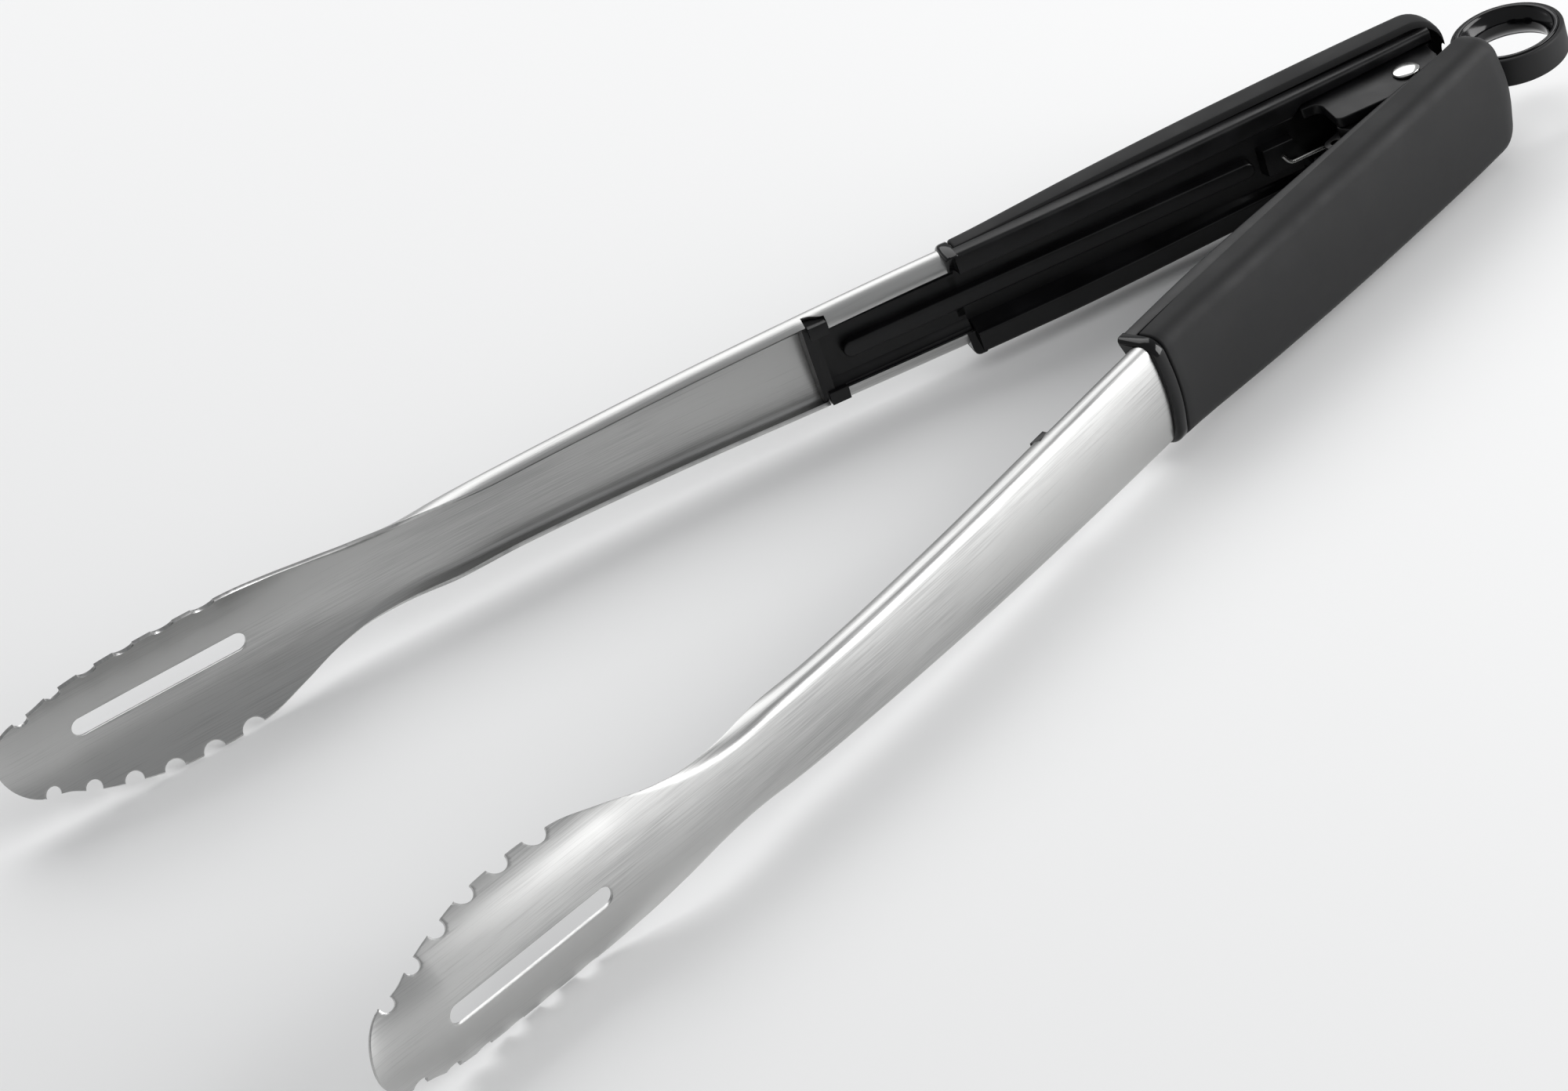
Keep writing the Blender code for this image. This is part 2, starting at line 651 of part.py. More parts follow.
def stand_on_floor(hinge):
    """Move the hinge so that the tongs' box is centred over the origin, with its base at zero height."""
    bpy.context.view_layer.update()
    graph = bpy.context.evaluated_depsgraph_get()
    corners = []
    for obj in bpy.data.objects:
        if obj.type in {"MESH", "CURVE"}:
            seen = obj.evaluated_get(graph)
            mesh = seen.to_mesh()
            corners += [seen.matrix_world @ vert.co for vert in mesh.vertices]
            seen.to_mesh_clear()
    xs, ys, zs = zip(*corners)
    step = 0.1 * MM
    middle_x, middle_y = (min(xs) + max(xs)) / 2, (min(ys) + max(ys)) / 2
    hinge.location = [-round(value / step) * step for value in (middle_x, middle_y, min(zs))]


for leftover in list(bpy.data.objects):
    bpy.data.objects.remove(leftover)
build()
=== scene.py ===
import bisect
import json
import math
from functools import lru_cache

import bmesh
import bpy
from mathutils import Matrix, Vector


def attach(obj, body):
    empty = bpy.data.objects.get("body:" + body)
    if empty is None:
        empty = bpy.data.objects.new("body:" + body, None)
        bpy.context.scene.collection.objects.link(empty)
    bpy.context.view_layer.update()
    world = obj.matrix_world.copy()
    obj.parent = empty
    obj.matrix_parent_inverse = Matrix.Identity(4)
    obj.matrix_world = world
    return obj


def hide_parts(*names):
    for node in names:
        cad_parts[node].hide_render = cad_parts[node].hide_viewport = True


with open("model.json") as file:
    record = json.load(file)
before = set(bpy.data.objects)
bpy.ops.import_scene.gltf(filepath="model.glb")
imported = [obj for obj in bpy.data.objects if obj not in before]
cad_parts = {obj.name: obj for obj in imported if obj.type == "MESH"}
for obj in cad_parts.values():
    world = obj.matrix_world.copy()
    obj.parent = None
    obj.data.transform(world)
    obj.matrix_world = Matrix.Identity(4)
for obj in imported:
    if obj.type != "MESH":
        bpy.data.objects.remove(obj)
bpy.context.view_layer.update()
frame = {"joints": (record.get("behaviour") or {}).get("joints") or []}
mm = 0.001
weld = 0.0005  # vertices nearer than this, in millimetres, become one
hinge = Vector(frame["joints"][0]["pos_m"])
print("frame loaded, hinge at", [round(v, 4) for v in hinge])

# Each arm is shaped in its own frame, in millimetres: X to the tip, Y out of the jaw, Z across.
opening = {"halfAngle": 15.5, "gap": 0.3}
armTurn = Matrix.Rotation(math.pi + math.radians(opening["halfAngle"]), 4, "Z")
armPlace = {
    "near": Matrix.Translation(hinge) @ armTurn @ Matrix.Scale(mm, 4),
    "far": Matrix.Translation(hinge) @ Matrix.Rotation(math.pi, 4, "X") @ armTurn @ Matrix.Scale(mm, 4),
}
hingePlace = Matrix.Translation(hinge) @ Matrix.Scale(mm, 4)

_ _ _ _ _

Task statement. Return exactly, and only, the lines from the one containing "xs, ys, zs = zip(*corners)" down to the one containing "v in hinge])", with both of those lines included.

The response.
    xs, ys, zs = zip(*corners)
    step = 0.1 * MM
    middle_x, middle_y = (min(xs) + max(xs)) / 2, (min(ys) + max(ys)) / 2
    hinge.location = [-round(value / step) * step for value in (middle_x, middle_y, min(zs))]


for leftover in list(bpy.data.objects):
    bpy.data.objects.remove(leftover)
build()
=== scene.py ===
import bisect
import json
import math
from functools import lru_cache

import bmesh
import bpy
from mathutils import Matrix, Vector


def attach(obj, body):
    empty = bpy.data.objects.get("body:" + body)
    if empty is None:
        empty = bpy.data.objects.new("body:" + body, None)
        bpy.context.scene.collection.objects.link(empty)
    bpy.context.view_layer.update()
    world = obj.matrix_world.copy()
    obj.parent = empty
    obj.matrix_parent_inverse = Matrix.Identity(4)
    obj.matrix_world = world
    return obj


def hide_parts(*names):
    for node in names:
        cad_parts[node].hide_render = cad_parts[node].hide_viewport = True


with open("model.json") as file:
    record = json.load(file)
before = set(bpy.data.objects)
bpy.ops.import_scene.gltf(filepath="model.glb")
imported = [obj for obj in bpy.data.objects if obj not in before]
cad_parts = {obj.name: obj for obj in imported if obj.type == "MESH"}
for obj in cad_parts.values():
    world = obj.matrix_world.copy()
    obj.parent = None
    obj.data.transform(world)
    obj.matrix_world = Matrix.Identity(4)
for obj in imported:
    if obj.type != "MESH":
        bpy.data.objects.remove(obj)
bpy.context.view_layer.update()
frame = {"joints": (record.get("behaviour") or {}).get("joints") or []}
mm = 0.001
weld = 0.0005  # vertices nearer than this, in millimetres, become one
hinge = Vector(frame["joints"][0]["pos_m"])
print("frame loaded, hinge at", [round(v, 4) for v in hinge])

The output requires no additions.